# GIVEN REQUEST
Using the entries that follow, state how many lines contain the word "frame". The response is that number and nothing more.

# DATA PROVIDED
::::::

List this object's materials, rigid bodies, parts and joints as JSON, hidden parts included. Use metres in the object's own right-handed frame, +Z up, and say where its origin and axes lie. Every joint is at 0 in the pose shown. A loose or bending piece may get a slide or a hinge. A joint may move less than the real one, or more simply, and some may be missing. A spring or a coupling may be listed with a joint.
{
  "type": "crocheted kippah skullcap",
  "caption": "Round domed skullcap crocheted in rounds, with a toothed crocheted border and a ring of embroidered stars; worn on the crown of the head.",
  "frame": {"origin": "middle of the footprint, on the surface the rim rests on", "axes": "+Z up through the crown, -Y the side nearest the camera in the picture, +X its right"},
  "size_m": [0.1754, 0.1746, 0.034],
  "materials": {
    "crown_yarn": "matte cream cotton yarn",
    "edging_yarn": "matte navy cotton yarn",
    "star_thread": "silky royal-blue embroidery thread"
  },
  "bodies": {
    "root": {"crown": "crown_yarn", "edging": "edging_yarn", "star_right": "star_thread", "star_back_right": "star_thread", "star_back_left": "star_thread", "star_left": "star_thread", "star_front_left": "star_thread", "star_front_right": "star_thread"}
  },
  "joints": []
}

::::::

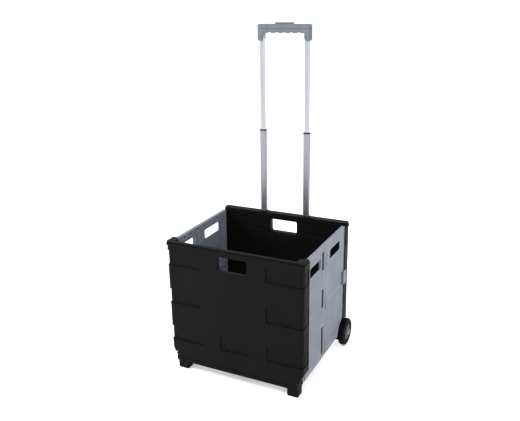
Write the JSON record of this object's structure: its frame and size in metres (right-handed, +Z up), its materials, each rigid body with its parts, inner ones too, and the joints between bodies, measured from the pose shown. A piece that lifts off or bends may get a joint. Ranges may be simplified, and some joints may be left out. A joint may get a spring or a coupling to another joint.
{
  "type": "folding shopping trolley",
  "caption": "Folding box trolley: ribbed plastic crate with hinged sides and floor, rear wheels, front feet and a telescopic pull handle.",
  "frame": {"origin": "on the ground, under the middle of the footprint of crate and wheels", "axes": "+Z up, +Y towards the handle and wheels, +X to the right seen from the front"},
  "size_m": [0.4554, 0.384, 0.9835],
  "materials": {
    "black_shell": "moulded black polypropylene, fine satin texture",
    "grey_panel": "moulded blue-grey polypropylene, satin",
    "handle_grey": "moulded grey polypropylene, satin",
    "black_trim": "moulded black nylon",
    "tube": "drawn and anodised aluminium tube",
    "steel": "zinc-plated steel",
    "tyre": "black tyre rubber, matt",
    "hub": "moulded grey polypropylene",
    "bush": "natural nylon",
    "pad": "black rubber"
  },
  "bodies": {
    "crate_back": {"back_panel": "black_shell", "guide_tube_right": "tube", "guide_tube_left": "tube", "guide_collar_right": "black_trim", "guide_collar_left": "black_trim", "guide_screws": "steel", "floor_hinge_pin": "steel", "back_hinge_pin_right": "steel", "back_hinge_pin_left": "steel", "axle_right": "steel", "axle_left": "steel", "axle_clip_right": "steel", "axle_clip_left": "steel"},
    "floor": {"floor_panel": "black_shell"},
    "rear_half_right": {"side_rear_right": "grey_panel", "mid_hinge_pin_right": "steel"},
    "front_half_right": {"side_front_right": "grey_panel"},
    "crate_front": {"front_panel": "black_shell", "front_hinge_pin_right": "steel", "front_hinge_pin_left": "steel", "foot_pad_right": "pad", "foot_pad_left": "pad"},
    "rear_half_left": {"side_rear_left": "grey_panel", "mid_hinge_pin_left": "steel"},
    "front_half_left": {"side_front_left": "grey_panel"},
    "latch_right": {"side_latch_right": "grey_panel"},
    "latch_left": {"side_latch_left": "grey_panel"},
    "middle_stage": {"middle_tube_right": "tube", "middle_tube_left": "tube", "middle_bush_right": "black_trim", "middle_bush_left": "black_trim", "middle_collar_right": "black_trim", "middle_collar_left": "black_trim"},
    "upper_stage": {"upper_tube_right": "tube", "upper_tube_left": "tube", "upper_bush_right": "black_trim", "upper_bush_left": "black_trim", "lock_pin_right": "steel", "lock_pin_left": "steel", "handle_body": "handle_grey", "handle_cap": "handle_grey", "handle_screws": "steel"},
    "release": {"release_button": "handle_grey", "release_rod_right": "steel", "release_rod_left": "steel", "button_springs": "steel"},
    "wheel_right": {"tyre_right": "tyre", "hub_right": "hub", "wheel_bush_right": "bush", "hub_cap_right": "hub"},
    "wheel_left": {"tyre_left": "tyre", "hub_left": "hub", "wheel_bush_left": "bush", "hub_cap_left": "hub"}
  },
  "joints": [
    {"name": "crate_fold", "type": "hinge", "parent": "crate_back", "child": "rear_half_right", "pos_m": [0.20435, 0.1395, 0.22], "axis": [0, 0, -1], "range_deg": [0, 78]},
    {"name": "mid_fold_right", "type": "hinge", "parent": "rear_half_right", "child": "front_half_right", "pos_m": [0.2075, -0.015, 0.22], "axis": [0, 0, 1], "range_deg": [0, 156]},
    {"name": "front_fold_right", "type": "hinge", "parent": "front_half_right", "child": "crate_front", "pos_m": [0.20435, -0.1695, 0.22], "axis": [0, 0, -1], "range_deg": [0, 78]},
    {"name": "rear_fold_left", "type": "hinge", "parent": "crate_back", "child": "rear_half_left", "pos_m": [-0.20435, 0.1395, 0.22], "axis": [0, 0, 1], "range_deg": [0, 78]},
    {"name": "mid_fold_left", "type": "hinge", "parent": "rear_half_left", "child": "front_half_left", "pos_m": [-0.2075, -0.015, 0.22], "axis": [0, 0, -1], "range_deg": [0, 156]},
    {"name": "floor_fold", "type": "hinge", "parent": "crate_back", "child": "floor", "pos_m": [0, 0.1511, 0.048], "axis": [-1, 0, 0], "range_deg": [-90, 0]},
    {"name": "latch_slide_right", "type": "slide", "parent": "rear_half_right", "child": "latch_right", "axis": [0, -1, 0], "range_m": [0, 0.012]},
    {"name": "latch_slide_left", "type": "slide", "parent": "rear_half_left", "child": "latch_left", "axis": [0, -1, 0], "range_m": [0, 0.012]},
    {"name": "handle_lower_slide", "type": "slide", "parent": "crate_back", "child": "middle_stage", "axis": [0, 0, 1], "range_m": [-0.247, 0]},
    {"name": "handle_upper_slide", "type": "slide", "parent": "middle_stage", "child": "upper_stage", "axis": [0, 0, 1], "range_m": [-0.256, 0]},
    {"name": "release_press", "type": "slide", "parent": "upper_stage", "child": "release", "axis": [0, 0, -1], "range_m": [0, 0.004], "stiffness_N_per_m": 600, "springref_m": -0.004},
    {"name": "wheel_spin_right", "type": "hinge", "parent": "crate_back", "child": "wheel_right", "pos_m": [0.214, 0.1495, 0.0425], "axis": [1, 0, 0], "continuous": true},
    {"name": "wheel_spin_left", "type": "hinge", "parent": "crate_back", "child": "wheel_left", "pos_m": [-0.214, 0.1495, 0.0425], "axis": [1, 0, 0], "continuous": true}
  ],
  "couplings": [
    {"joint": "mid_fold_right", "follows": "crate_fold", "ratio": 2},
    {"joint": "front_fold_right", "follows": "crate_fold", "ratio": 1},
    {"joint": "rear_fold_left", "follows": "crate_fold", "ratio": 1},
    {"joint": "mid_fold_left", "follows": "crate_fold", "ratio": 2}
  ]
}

::::::

# WRITTEN SOLUTION
4